Von Jens Wenzel
Zuerst das Chaos, als der Schnee zu Weihnachten den Nahverkehr über Tage komplett lahmlegte, dann die Ampeln, die den Jahreswechsel auf 2011 nicht verkrafteten - und nun wird Erfurt mit einem Kreisverkehr zum weltweiten Gespött.
Erfurt - Der Herrenberg ist eigentlich ein ganz normales Wohngebiet: Einige Plattenbauten, ein Einkaufsmarkt, Ärztehaus, eine Kinderkrippe, am Rande des Gebietes sogar ganz normale Einfamilienhäuser und vorn und hinten eine Ausfallstraße, die Außenbezirke und Autobahn-Anschlussstelle mit dem Zentrum der Thüringer Landeshauptstadt verbinden. Und die Zufahrtsstraße zum Wohngebiet, die beide Magistralen verbindet.

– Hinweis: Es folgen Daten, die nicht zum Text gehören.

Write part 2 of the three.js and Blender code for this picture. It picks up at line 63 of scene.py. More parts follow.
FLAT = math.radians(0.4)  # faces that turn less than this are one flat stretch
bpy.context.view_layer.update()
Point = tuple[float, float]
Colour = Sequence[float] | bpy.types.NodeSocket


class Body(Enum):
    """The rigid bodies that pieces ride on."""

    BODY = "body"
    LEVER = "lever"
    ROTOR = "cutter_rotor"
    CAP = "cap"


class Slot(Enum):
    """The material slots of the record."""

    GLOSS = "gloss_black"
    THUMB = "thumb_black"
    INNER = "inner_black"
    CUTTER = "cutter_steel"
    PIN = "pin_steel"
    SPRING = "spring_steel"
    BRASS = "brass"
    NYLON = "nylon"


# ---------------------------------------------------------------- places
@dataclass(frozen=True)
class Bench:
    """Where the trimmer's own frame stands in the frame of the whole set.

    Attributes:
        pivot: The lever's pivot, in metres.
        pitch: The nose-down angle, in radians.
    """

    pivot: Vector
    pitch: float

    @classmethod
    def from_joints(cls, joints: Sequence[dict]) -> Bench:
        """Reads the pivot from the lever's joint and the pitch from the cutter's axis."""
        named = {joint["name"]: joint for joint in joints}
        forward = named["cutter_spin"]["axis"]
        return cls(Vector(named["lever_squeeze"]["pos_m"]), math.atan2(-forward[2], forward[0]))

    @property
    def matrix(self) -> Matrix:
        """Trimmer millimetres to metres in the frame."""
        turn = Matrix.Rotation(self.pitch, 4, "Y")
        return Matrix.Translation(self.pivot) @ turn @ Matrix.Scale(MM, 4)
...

Eigentlich nichts, was jemanden woanders hinter dem Ofen hervor locken könnte.
Und doch sind genau das die Zutaten zu einem weltweiten Star im Internet-Portal Youtube: Erfurts Stadtväter waren nämlich auf die Idee gekommen, im Herzen des Herrenbergs einen Kreisverkehr auf die Straße malen zu lassen - ein Umstand, mit dem die Autofahrer ganz offenkundig nicht klarkommen. Ein Anwohner hat es gefilmt und die erschreckendsten Aufnahmen ignoranter, überforderter oder vielleicht auch nur ahnungsloser Autofahrer ins Internet gestellt. Und die Welt amüsiert sich: Fast eine Viertelmillion Mal wurde das Video inzwischen schon angeklickt. Ob Spiegel, Auto-Bild oder Berliner Zeitung: Die Erfurter Kreisel-Sorgen haben längst die Runde gemacht.

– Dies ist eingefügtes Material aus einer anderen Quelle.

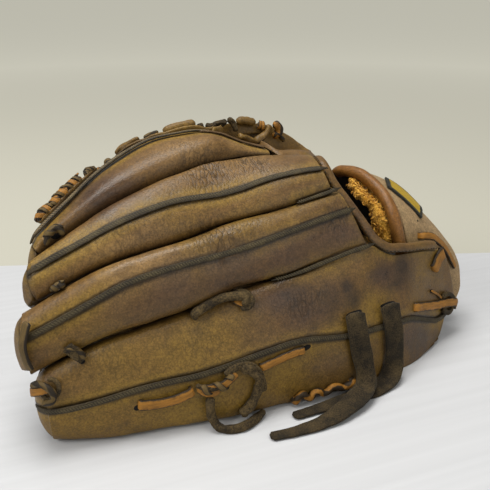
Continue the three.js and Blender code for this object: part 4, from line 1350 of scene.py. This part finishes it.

Das Problem ist - wie das Video zeigt - dass der Kreisverkehr schlichtweg nicht für voll genommen wird. Einfach ein paar Kreise auf eine Kreuzung gemalt, die zuvor bestimmt 40 Jahre lang mit zwei sich rechtwinklig kreuzenden Straßen ausgekommen war, ist ganz offenkundig zu wenig. Zumal im Gegensatz zu benachbarten Landkreisen die Erfahrungen der Erfurter Autofahrer mit Kreisverkehren im eigenen Ort wirklich nahezu null sind. Aber anderswo sind solche Kreisel auch in der Mitte schön grün bepflanzt oder mit Holpersteinen aufgepflastert, so dass niemand freiwillig darüberbrettert.
Also hatte man in Erfurt noch eine Idee. Passend zu den Thüringer Landesfarben Rot und Weiß (bekannt durch den gleichnamigen Erfurter Fußballclub) sollte der weiße Kreis rot ausgemalt werden. Eine Idee, die aber wohl doch wieder verworfen wurde, als der FDP-Stadtrat und Landtagsabgeordnete Thomas Kemmerich das Ganze einen "Treppenwitz" schalt und eine winterfeste Lösung verlangte. Schließlich hatte die Stadt Erfurt erst zum Jahresende vor rund 35 Zentimetern Schnee kapituliert und zwischen Heiligabend und der ersten Januarwoche auf weite Teile ihrer Straßenbahn- und auch einiger Buslinien verzichtet. Logisch: Unter so viel Schnee sieht man auch den rot gemalten Kreisel nicht. Auf die Idee, den Schnee verkehrsregelnd in der Mitte des Kreisels abzulagern, ist zwischenzeitlich offenbar niemand gekommen. Jetzt bringt es auch nichts mehr, da der Schnee in der Thüringer Landeshauptstadt komplett weggeschmolzen ist.
Stattdessen soll es bereits Angebote aus anderen Kommunen geben, den Erfurtern ein paar Blumenkübel zu sponsern, damit aus dem Kreisel wirklich eine runde Sache wird. Immerhin hatte die Kreisverkehrs-Idee dafür gesorgt, dass am Herrenberg keine Ampel aufgestellt werden musste. Schließlich waren einige wichtige Erfurter Lichtzeichen mit Software-Problemen in das neue Jahr gestartet: Chaotische Zustände waren die Folge.
Böse Zungen lästern schon: Die anerkannte Karnevalshochburg Erfurt will sich ja nur genug Themen für die anstehende sichern. Möglicherweise ja auch als Entschädigung dafür, dass wegen ähnlicher Pannen des kommunalen Winterdienstes der Karnevalsumzug 2010 abgesagt werden musste.